Scan the data below for the string "scene". Copy every line where it appears.

--- Stored data ---
═══

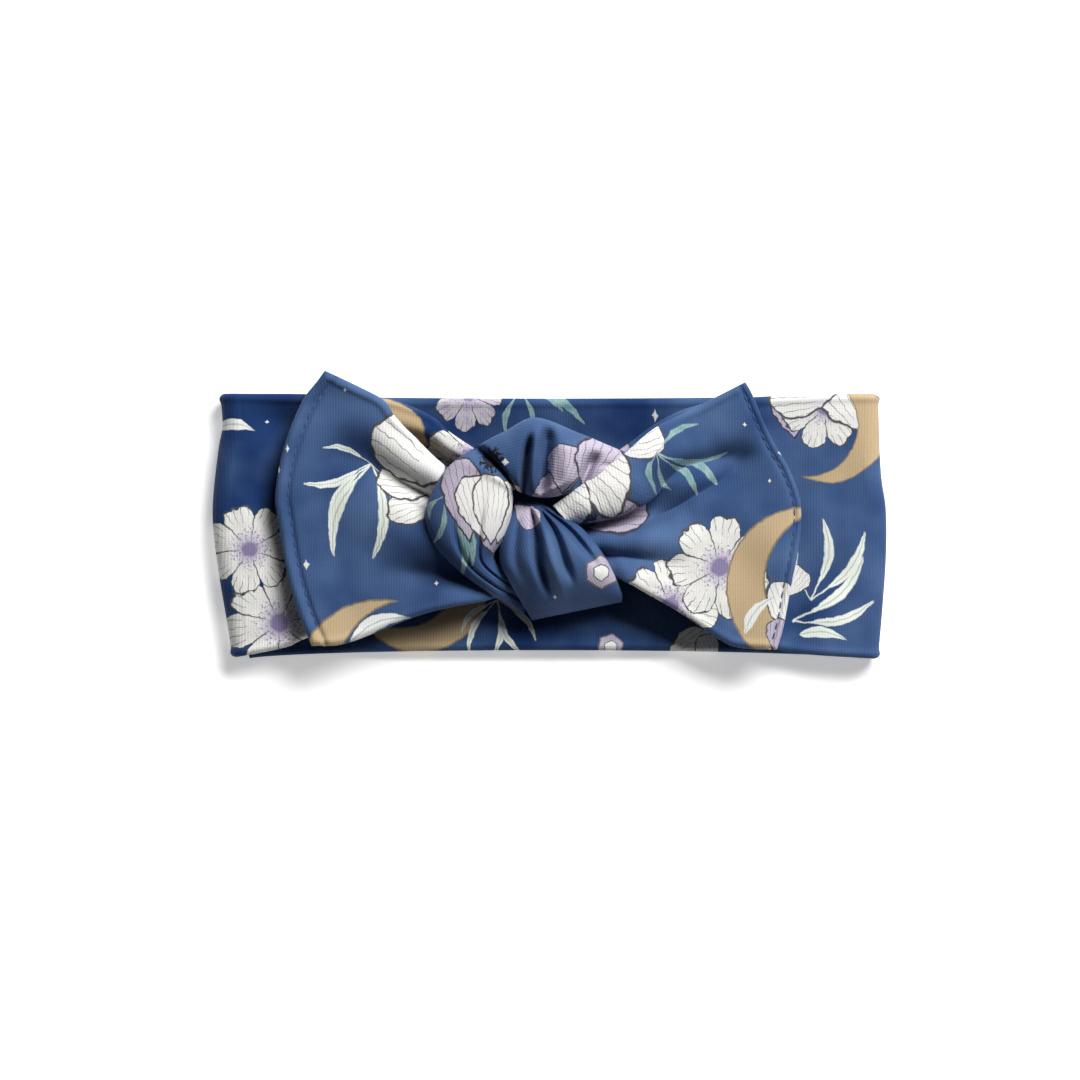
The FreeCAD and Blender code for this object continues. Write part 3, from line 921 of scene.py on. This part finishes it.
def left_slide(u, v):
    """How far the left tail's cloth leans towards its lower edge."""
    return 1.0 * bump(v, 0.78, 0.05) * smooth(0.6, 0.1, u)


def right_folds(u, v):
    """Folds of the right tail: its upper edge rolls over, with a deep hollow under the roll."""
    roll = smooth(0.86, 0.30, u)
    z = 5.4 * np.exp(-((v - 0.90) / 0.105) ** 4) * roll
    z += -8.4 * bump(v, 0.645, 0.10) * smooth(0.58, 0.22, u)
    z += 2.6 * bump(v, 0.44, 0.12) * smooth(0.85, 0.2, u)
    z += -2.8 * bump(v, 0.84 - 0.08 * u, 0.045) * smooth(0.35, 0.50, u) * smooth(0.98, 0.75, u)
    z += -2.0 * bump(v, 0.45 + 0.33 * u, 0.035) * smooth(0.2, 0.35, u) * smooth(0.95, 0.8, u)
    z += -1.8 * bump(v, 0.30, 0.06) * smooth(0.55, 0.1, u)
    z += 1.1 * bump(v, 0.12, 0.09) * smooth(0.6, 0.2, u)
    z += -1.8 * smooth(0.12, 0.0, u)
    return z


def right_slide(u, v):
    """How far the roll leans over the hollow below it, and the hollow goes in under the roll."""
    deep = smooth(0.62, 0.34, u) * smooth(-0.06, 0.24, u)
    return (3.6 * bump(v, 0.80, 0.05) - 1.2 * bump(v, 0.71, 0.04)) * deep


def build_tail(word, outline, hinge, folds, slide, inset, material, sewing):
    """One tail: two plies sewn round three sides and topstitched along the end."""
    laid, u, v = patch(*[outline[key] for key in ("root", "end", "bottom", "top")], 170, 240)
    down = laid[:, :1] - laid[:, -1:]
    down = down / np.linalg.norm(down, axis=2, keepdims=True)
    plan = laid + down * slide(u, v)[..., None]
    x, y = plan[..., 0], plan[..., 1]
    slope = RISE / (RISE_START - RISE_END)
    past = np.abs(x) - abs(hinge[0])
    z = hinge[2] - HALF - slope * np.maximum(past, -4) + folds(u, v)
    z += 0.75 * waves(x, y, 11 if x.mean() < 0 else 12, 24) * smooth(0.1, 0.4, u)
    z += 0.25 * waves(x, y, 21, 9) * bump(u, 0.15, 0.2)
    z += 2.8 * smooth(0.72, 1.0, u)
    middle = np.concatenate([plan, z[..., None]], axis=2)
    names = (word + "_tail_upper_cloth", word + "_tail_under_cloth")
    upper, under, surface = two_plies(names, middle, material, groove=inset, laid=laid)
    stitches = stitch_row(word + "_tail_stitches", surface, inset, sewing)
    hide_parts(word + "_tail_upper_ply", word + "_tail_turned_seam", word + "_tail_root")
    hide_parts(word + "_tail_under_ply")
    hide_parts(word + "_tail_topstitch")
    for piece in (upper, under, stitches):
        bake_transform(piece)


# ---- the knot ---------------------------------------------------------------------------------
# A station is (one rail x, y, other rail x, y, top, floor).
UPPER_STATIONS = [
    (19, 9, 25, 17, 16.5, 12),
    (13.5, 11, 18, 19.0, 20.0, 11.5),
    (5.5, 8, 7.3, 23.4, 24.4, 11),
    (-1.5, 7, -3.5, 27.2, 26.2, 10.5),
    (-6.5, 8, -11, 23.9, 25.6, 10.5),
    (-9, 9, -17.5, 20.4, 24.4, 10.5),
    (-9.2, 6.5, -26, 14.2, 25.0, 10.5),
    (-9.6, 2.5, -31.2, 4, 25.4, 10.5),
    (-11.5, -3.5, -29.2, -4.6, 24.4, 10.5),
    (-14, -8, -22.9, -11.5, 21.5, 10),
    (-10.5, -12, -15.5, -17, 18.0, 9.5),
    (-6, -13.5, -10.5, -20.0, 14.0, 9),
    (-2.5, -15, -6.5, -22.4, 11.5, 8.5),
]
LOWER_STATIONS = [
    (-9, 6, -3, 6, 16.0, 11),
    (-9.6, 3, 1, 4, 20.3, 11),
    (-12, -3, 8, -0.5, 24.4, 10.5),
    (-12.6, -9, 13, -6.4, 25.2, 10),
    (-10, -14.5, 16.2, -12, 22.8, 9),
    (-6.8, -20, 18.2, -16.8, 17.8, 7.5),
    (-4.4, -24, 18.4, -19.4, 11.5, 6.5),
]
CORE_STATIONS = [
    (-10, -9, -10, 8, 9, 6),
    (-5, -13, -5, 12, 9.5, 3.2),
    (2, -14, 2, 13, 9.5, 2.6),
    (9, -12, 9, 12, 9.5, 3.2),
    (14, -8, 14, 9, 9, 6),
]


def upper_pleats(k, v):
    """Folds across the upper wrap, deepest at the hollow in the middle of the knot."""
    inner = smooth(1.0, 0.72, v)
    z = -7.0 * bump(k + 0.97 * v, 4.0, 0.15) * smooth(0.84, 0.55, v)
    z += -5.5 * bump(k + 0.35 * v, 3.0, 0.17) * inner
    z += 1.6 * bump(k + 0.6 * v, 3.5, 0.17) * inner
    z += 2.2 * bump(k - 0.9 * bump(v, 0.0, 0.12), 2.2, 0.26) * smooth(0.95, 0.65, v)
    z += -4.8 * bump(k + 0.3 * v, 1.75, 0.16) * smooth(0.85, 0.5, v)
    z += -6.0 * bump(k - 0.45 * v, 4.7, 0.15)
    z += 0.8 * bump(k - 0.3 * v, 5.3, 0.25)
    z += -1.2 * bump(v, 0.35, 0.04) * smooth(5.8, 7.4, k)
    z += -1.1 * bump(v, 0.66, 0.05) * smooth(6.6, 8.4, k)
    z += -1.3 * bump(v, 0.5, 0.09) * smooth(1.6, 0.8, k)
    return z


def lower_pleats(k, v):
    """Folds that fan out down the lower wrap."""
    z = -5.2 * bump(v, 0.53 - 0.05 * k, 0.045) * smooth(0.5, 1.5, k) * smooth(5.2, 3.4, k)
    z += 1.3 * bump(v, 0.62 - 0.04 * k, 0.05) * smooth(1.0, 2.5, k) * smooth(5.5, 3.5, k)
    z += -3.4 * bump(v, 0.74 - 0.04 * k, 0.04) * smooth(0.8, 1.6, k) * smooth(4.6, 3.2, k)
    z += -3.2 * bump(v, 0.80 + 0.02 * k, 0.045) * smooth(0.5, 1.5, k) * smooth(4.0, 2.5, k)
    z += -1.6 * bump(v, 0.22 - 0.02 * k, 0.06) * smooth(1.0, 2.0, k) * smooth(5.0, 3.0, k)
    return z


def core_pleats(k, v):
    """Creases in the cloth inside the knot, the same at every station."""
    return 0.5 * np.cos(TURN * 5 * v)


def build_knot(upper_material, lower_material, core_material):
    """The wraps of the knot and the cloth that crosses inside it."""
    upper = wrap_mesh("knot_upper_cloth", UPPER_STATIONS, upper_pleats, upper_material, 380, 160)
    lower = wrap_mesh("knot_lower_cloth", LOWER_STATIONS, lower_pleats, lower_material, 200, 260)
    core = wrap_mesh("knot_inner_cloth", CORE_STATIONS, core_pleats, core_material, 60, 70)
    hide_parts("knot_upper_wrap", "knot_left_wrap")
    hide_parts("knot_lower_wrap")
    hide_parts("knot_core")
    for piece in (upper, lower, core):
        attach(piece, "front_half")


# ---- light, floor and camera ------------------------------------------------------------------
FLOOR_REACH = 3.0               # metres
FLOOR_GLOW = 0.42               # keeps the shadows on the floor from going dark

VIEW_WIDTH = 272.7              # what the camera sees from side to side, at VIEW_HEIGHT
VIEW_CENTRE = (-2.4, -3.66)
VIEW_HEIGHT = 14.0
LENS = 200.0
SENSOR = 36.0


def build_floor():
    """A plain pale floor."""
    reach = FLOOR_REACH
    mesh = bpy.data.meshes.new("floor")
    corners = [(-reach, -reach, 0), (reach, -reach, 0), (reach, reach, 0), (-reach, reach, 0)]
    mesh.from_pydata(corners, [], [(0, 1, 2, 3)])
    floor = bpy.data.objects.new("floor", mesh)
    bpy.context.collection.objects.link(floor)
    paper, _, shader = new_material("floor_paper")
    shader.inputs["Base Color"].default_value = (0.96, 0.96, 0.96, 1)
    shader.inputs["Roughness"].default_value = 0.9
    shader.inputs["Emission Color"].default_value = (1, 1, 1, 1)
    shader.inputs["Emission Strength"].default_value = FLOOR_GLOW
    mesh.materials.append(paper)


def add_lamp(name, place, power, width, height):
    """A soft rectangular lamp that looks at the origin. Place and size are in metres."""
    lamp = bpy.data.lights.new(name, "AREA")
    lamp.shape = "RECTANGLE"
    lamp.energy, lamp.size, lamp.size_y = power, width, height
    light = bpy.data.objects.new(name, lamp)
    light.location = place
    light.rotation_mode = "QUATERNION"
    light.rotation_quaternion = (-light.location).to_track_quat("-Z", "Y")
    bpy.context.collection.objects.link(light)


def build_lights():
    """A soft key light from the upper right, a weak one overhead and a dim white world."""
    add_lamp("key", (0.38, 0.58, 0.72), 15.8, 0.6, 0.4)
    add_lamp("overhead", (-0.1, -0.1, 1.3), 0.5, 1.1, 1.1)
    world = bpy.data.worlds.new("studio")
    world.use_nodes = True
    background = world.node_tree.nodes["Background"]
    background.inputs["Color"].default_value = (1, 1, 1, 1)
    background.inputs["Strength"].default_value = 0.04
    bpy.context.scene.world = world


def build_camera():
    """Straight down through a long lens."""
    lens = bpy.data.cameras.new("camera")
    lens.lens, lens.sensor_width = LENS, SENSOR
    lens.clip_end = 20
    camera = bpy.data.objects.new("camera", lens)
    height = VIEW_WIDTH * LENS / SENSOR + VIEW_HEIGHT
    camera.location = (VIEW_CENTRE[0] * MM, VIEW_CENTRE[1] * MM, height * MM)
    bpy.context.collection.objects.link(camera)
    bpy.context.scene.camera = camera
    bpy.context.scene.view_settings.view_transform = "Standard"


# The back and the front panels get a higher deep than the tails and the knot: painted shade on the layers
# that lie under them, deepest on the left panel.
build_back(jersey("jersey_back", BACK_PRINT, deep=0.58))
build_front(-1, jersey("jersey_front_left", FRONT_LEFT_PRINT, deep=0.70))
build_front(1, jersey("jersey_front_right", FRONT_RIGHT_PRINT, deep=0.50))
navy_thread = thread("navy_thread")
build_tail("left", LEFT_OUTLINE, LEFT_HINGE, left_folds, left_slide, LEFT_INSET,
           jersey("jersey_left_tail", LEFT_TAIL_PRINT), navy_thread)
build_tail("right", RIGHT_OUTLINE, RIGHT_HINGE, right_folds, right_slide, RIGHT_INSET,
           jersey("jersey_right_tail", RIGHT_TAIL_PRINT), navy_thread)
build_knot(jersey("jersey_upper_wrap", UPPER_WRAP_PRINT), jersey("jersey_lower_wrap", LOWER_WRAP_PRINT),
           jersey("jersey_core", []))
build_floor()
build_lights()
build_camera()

═══

--- Response to this exercise ---
The FreeCAD and Blender code for this object continues. Write part 3, from line 921 of scene.py on. This part finishes it.
    bpy.context.scene.world = world
    bpy.context.scene.camera = camera
    bpy.context.scene.view_settings.view_transform = "Standard"